_GOAL OF THE EXERCISE:_
Return exactly the listing's lines, from its first line to the line holding "glove is mirrored).", ends included.

_PROVIDED MATERIAL:_
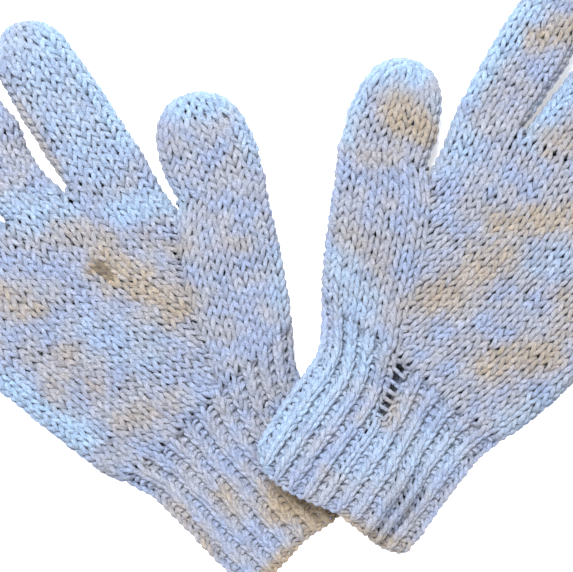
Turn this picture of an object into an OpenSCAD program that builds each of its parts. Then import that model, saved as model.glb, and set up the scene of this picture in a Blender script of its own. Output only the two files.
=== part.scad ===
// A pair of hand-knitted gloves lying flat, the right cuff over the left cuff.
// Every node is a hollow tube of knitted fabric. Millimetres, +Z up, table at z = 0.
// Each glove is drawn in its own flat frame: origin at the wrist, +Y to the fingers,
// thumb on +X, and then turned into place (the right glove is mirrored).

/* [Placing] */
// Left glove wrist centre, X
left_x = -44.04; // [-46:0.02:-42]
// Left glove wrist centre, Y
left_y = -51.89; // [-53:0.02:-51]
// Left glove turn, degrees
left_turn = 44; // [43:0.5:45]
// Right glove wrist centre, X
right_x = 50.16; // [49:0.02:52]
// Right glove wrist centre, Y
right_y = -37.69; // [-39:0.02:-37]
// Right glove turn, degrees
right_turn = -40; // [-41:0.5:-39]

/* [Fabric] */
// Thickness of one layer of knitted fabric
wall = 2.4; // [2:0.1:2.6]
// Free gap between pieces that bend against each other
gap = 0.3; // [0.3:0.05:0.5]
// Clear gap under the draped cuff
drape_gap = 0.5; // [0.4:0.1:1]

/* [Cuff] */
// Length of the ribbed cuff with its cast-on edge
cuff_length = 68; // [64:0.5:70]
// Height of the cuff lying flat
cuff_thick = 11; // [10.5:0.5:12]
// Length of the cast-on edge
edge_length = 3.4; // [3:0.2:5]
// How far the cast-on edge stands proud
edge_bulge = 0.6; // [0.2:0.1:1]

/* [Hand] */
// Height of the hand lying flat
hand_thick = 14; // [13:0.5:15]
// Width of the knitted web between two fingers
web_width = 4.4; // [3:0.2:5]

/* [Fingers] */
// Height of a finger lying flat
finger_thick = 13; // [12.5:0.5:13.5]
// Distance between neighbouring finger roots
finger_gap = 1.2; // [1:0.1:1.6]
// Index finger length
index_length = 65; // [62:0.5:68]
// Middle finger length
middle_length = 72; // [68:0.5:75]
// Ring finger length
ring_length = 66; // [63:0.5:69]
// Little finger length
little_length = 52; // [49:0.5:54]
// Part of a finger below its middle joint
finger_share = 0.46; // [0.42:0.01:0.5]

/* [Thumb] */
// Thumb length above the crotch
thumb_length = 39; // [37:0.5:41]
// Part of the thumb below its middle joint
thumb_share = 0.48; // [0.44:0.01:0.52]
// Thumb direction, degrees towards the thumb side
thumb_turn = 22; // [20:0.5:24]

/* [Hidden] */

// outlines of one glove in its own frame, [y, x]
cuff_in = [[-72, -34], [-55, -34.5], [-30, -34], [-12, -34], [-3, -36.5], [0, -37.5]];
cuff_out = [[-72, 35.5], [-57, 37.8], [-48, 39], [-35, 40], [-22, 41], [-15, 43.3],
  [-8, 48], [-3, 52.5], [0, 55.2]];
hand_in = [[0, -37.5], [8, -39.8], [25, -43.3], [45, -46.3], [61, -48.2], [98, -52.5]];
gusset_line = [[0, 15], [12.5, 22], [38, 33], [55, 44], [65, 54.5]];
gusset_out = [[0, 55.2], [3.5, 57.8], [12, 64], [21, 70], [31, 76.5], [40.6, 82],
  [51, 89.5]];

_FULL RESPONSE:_
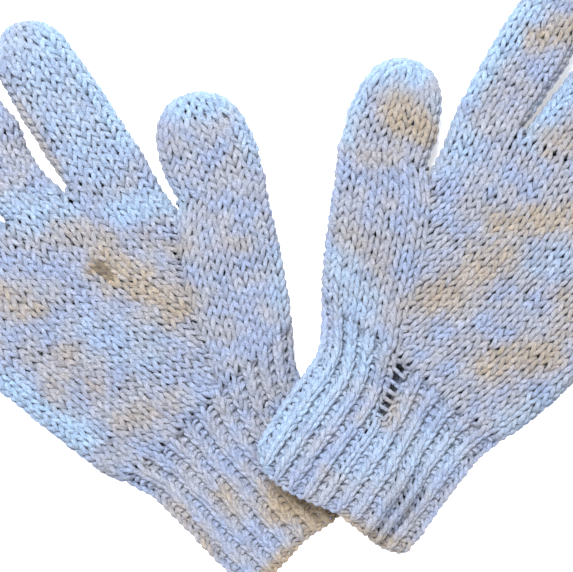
Turn this picture of an object into an OpenSCAD program that builds each of its parts. Then import that model, saved as model.glb, and set up the scene of this picture in a Blender script of its own. Output only the two files.
=== part.scad ===
// A pair of hand-knitted gloves lying flat, the right cuff over the left cuff.
// Every node is a hollow tube of knitted fabric. Millimetres, +Z up, table at z = 0.
// Each glove is drawn in its own flat frame: origin at the wrist, +Y to the fingers,
// thumb on +X, and then turned into place (the right glove is mirrored).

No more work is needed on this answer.